Freundlich, an employee at the Babelsberg Observatory near Potsdam, sought a practical means to validate Einstein’s work on the theory of relativity through observations. He initiated a fund-raising drive and convinced his friend Mendelsohn to plan a suitable structure for the observatory. In 1919, all German newspapers featured an appeal on behalf of the “Albert Einstein Donation Fund.” This publicity ensured the funding, to which the Prussian State and German industry contributed.

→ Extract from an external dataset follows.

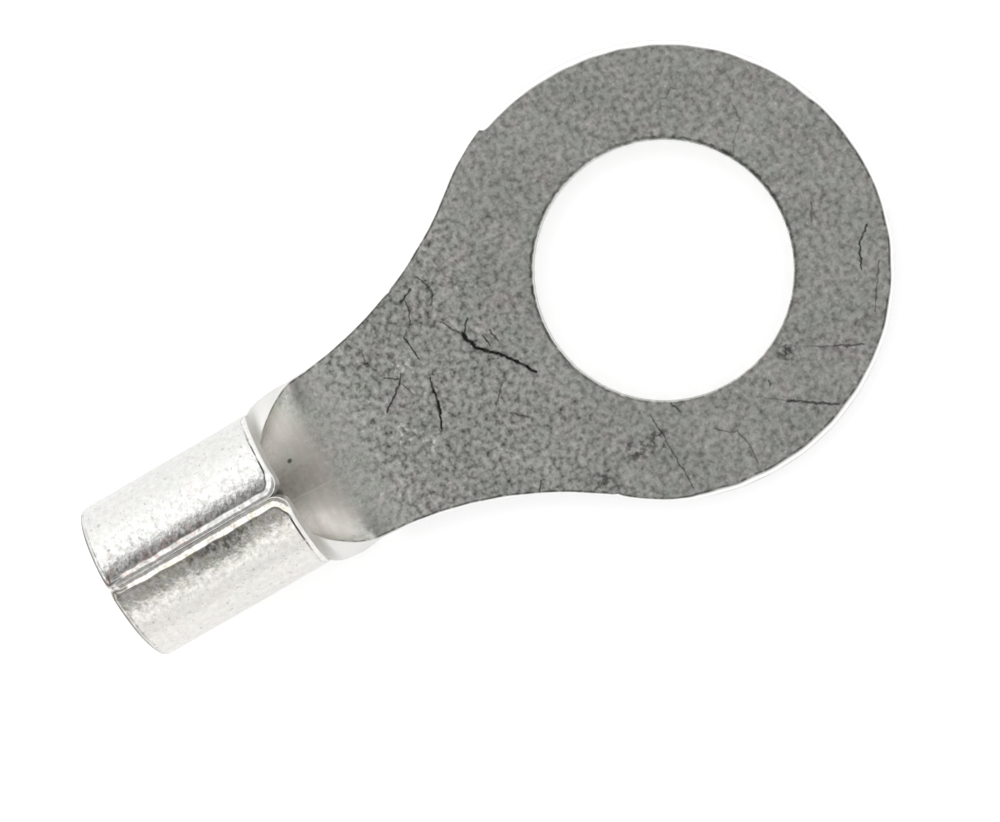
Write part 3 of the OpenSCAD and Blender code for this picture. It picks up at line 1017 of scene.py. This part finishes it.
tint = g.noise(sheet, 0.9, 5.0, 0.8)
tint_share = g.math("MULTIPLY_ADD", barrel, -0.22, 0.6)          # weaker on the barrel
colour = g.mix(g.mul(g.step(tint, 0.50, 0.68), tint_share), colour, (0.63, 0.68, 0.60))
colour = g.mix(g.mul(g.step(tint, 0.50, 0.32), tint_share), colour, (0.72, 0.665, 0.65))

fresh = g.add(1.0, g.mul(g.rest(faces), 0.1))
strip_highlight = g.mul(g.bell(q, -0.50, 0.05), g.mul(g.step(x, -12.4, -12.8), dull))     # a painted highlight along the lower edge of the neck's dark strip
colour = g.scaled(colour, g.mul(g.mul(tone, marks_and_painted_light), g.math("MULTIPLY_ADD", strip_highlight, 0.18, fresh)))
print("colour:", len(tin.node_tree.nodes), "nodes so far")

# %% Colour of the cut edge
# The cut is painted brightest on the corner that the die dragged over, as a painted highlight, and darker
# on the wall below it and on one side of the piece, as painted shade, with more painted shade in the mouth
# of the seam. On the neck and the barrel the tools have dulled it.
painted_cut_light = g.math("MAXIMUM", g.step(h, 0.88, 0.95, 0.65, 1.0), g.step(q, -4.0, -1.0, 0.0, 0.88))
painted_cut_light = g.mul(painted_cut_light, g.step(h, 0.55, 0.75, 0.7, 1.0))
formed = g.step(x, -10.8, -12.2)
bare = g.mix(formed, (0.92, 0.915, 0.90), (0.74, 0.735, 0.715))
bare = g.scaled(bare, g.math("MAXIMUM", painted_cut_light, formed))
colour = g.mix(cut, colour, g.scaled(bare, keeps(seam_mouth_shade, 0.85)))
print("cut edge:", len(tin.node_tree.nodes), "nodes so far")

# %% [markdown]
# ## Gloss and bumps
#
# How softly a metal mirrors is its roughness: least on the burnished barrel, most on the dull neck. The
# bumps are noise of two sizes, about a hundredth of a millimetre high. They are a Bump node and not real
# height, because they are finer than the mesh.

# %% Gloss and bumps
BUMP_HEIGHT = 1.3e-5     # in metres, as all distances in a shader are

rough = g.math("MULTIPLY_ADD", dull, 0.18, g.math("MULTIPLY_ADD", outer, -0.16, 0.38))
height = g.math("MULTIPLY_ADD", g.noise(sheet, 2.2, 2.0, 0.5), 1.2, g.noise(sheet, 6.5, 3.0, 0.6))
strength = g.math("MULTIPLY_ADD", outer, 0.85, g.math("MULTIPLY_ADD", ironed, -0.35, 0.4))
bump = g.make("ShaderNodeBump", Height=height, Distance=BUMP_HEIGHT, Strength=strength)

shader = tin.node_tree.nodes["Principled BSDF"]
shader.inputs["Metallic"].default_value = 1.0
g.put(shader, "Base Color", colour)
g.put(shader, "Roughness", rough)
g.put(shader, "Normal", bump.outputs["Normal"])
terminal.data.materials.append(tin)
print("tin plate:", len(tin.node_tree.nodes), "nodes")

# %% [markdown]
# ## Floor
#
# The terminal lies on white paper, which should look pure white. More light would do that, but it would
# burn out the metal too. So the paper glows a little, only for the camera and in mirrored light, and it
# still takes the terminal's shadow.

# %% Floor
FLOOR_HALF = 900         # mm
PAPER_GLOW = 0.41        # what the lit paper lacks to be pure white

corners = np.array([[-1, -1, 0], [1, -1, 0], [1, 1, 0], [-1, 1, 0]], float) * FLOOR_HALF
floor = make_mesh("floor", corners, np.array([[0, 1, 2, 3]]))
floor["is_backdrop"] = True
paper = bpy.data.materials.new("white_floor")
paper.use_nodes = True
g = Graph(paper.node_tree)
path = g.make("ShaderNodeLightPath").outputs
seen = g.math("MAXIMUM", path["Is Camera Ray"], path["Is Glossy Ray"])
shader = paper.node_tree.nodes["Principled BSDF"]
shader.inputs["Base Color"].default_value = (0.8, 0.8, 0.8, 1)
shader.inputs["Roughness"].default_value = 0.9
shader.inputs["Emission Color"].default_value = (1, 1, 1, 1)
g.put(shader, "Emission Strength", g.mul(seen, PAPER_GLOW))
floor.data.materials.append(paper)
print("floor:", 2 * FLOOR_HALF, "mm square")

# %% [markdown]
# ## Light tent
#
# Small shiny parts are lit in a tent of white cloth, open at the top where the camera looks in. The flat
# tongue mirrors the darker opening and looks grey, and the round barrel mirrors the bright walls and shows
# white bands. Area lamps would leave hard shapes in the metal. So the world itself is the tent: a strength
# that depends only on the direction, with a soft border round the opening.

# %% Light tent
OPENING = Vector((0.0, -0.055, 1.0)).normalized()        # where the tent is open
OPENING_LIGHT = 0.39

world = bpy.data.worlds.new("light_tent")
bpy.context.scene.world = world
world.use_nodes = True
g = Graph(world.node_tree)
direction = g.make("ShaderNodeTexCoord").outputs["Generated"]
_, across, upward = g.make("ShaderNodeSeparateXYZ", Vector=direction).outputs
walls = g.math("MULTIPLY_ADD", across, 0.15, 1.27)               # one side is a little brighter
walls = g.mul(walls, g.step(upward, 0.0, 0.6, 0.9, 1.04))        # and the cloth is darker near the floor
opening = g.step(g.vector("DOT_PRODUCT", direction, OPENING), 0.765, 0.88)
background = world.node_tree.nodes["Background"]
background.inputs["Color"].default_value = (1, 1, 1, 1)
g.put(background, "Strength", g.blend(opening, walls, OPENING_LIGHT))
print("tent open towards", np.round(OPENING, 3), "within about 35 degrees")

# %% [markdown]
# ## Camera
#
# The camera hangs 16 cm above the terminal, nearly straight over it, and is turned so that the terminal
# lies aslant. A long lens from this distance shows the sides of the barrel but hardly any of the ring's
# edge. A turn about the line of sight is made with a rotation matrix, because three Euler angles would
# have to be guessed.

# %% Camera
EYE = Vector((7.31, -1.832, 159.96)) * MM
AIM = Vector((-6.898, -1.292, 1.0)) * MM
ROLL = 30.1                      # degrees about the line of sight
FOCAL_SHARE = 4.8892             # focal length over the width of the sensor
SENSOR = 36                      # mm

forward = (AIM - EYE).normalized()
right = forward.cross(Vector((0, 1, 0))).normalized()
up = right.cross(forward)
roll = Matrix.Rotation(np.radians(ROLL), 3, forward)
right, up = roll @ right, roll @ up
lens = bpy.data.cameras.new("camera")
lens.sensor_width = SENSOR
lens.lens = FOCAL_SHARE * SENSOR
lens.clip_start = 0.005
camera = bpy.data.objects.new("camera", lens)
camera.matrix_world = Matrix.Translation(EYE) @ Matrix((right, up, -forward)).transposed().to_4x4()
scene = bpy.context.scene
scene.collection.objects.link(camera)
scene.camera = camera
scene.view_settings.view_transform = "Standard"
print("camera", round((AIM - EYE).length / MM), "mm away, focal length", round(lens.lens), "mm")

# %% [markdown]
# ## Finish
#
# The box of the finished model is kept and printed beside the frame's own box, because the looks may not
# change the size.

# %% Finish
visual_box = [list(corner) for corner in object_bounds()]
for title, box in (("cad", CAD_BOX), ("visual", visual_box)):
    print(title, "box in mm:", np.round(np.array(box) / MM, 3).tolist())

The Einstein Tower project represented Mendelsohn’s professional breakthrough, bringing him international recognition. While the scientific requirements of the observatory required a separate foundation for the telescope, the architect had a free hand in designing the architectural shell. He gave the outer façade an organic form with the curves of Expressionism and Art Nouveau. Mendelsohn planned the tower as a pure reinforced, cast-in-place concrete construction. However, because the technique and the materials were not yet advanced enough, a mixed building technology of concrete and plastered brick masonry had to be used. The effect of a homogeneous concrete structure was achieved with the aid of a fine-grained, ochre-colored plaster finish.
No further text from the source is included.